I thought of Ernie Banks. A lot.
And I know he’s smiling down on the entire city of Chicago right now, proud as can be.
Then there’s guys like Billy Williams, and Dempster, and Ryno, and Kerry Wood, and on and on — guys who are still around and who had our backs every step of the way. We did this for all those guys, too.”
It’s pretty cool that a current player appreciates history and wants to win for older guys that set the stage for what they did. Fowler is the kind of guy that can walk into the clubhouse and have a leadership role immediately.
5) Can he make Mike Matheny a better manager? It makes such a difference when a manager can walk into his office each day and know what most of his lineup is going to look like. And one through four should be pretty well set. Mozeliak wanted to provide less flexibility, and Fowler not only will be in CF and leading off, and sets the table for the 2, 3, 4 and 5 hitters.
Last year’s Cardinals didn’t have a ton of fun, for whatever reason, and Fowler adds a personality that will loosen things up and make for a better atmosphere. Matheny won’t have to do as much because he has Fowler as a veteran presence in the clubhouse.
6) Does he negatively affect the Cardinals’ ability to pay other players?

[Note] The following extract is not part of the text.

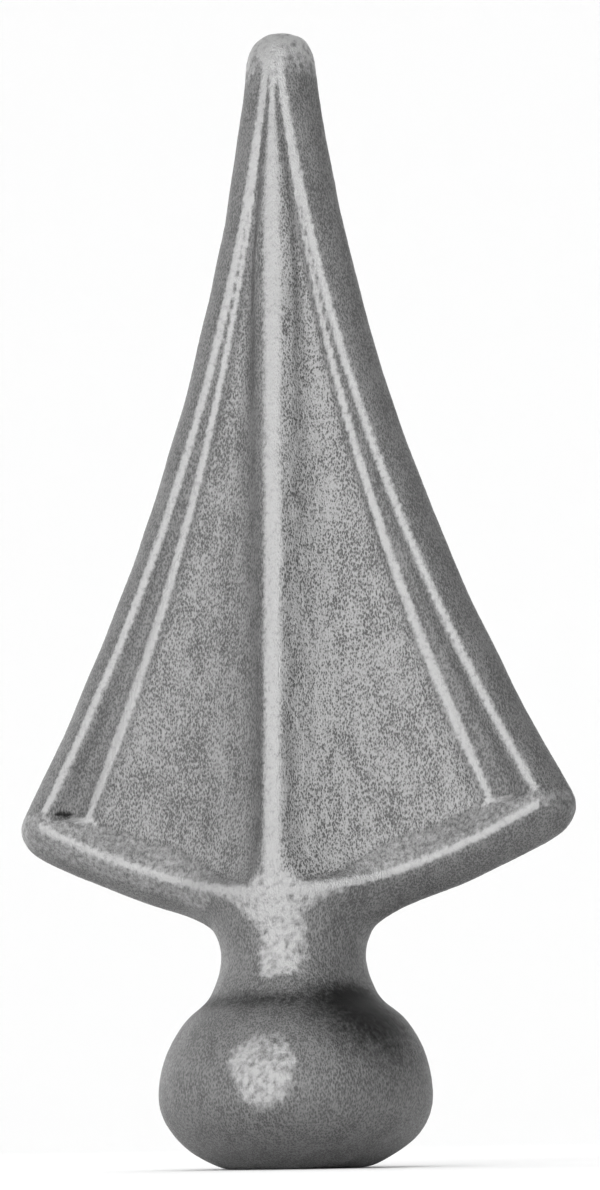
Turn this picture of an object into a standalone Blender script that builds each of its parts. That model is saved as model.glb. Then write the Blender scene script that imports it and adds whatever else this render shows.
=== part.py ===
"""Fence spear point: one iron casting, a barbed blade on a round neck and a flattened ball.

Metres, +Z up, the blade's broad front towards -Y. The origin is the middle of the flat seat
under the ball. The casting is alike left and right and front and back, so one quarter of its
skin is lofted from the seat to the tip, and two Mirror modifiers make the rest.
"""
import math

import bmesh
import bpy

# Whole casting
HEIGHT = 0.140              # seat to tip
BLADE_WIDTH = 0.0686        # barb to barb
BARB_HEIGHT = 0.0407        # the barbs, where the blade is widest, above the seat

# Rim round the blade: a ridge, and outside it a bevel that rounds into the edge
RIM_THICKNESS = 0.0078      # front ridge to back ridge
RIM_WIDTH = 0.0038          # ridge to edge, seen from the front
RIM_ROUNDNESS = 1.6         # 2 is a half round bead, 1 a plain bevel
CREST_MIDDLE_HEIGHT = 0.0313    # the bottom ridge where it meets the rib
CREST_SWEEP = 1.7           # how late the bottom ridge climbs to the barbs
SIDE_SWEEP = 2.2            # how hollow the long sides are
SIDE_STRAIGHT = 0.40        # share of the sides' taper that is straight
TIP_RIDGE = 0.00065         # side ridge to middle, at the tip

# Carving inside the rim
RIB_DEPTH = 0.0089          # rib top to mid-plane, at the bottom ridge
RIB_TIP_DEPTH = 0.0040      # the same at the tip
RIB_WIDTH = 0.0048          # foot to foot
RIB_RISE = 0.0018           # rib top above the panel beside it
RIB_FLARE = 0.0065          # middle to the rib's foot, along the bottom ridge
RIB_MOST = 0.5              # the rib's foot stays inside this share of the way to the side ridge
STAR_REACH = 0.0125         # middle to where the neck's round front has sunk into the bottom ridge
FLARE_ROUNDNESS = 6         # how sharply that round front turns into the ridge
GROOVE_DEPTH = 0.0017       # outer groove below the rim
GROOVE_SHARE = 0.55         # outer groove's place, as a share of the way from bead to side ridge
BEAD_DEPTH = 0.0008         # inner bead below the rim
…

Fowler is going to make $16.5 million in each of the next five years, which is less than Holliday made in the last five. The club has a new TV contract that starts in 2018, and a windfall from the presence of Ballpark Village. As the payroll rises as the young veterans mature, the large salaries of Peralta, Molina and Adam Wainwright will eventually come off the books. With where the revenues and the payroll are now and into the future, the Fowler contract shouldn’t be a burden for the Cardinals.
Ultimately, if Fowler continues hitting as he has the last three years and keeps playing defense as he has the last two, this contract should be a good one for the Cardinals. They’re pretty good about evaluating the players they bring in. There’s no reason to believe this one won’t work.